И здесь на помощь нашим размышлениям приходит пример маленькой гордой Каталонии, которая ведь вовсе не об исключительной независимости мечтает, а о суверенитете в рамках единого европейского дома, с общей экономикой, рынком и шенгеном. Не нужны каталонцам ни внешняя политика, ни военные операции, ни собственная валюта, ни лишняя прослойка голодных бюрократов в Мадриде. Они легко отдадут в Брюссель все серьезные полномочия, оставив себе маленькую уютную жизнь с локальными проблемами и функциями. И будут куда лояльней в решающих голосованиях о будущем Европы, нежели национальные государства той же Восточной Европы.

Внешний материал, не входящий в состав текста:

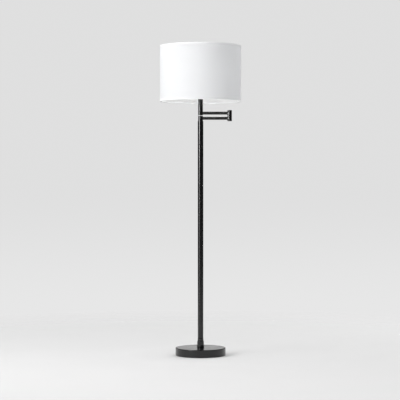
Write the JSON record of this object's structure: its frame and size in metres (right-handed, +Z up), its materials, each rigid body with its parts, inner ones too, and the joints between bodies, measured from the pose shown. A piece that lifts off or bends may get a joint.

В последнее время такой сценарий обсуждается все чаще: если интеграция буксует, то, может быть, стоит расчленить континент по лекалам Священной римской империи и пересобрать заново? Возможно, для этого не придется искусственно сталкивать лбами государства и автономии. Процесс идет своим ходом. В начале XX века в мире насчитывалось около полусотни стран, в 1950 году — сотня, к 2000-му — 190, сегодня — 196–213. Ученые предсказывают более 300 стран на 2100 год. А некоторые футурологи — 500 городов через полвека, а вместо ООН — ОГМ, Объединенные города мира.
Гибель государств в их классическом варианте мы и так наблюдаем. Локальные полномочия все чаще опускаются вниз, на уровень муниципалитетов, а большие амбиции отправляются в наднациональные органы. Границы стираются, люди и товары беспрепятственно пересекают массу пограничных пунктов, глобализация рушит экономические и коммуникационные барьеры. Так к чему содержать государственный аппарат, который все чаще имеет лишь представительские функции?
С другой стороны, Саграда-Фамилия, знаменитый Искупительный храм Святого семейства в Барселоне, до сих пор в лесах. С 1882 года он строится исключительно на частные пожертвования. Великие проекты чаще всего по силам лишь большим государствам.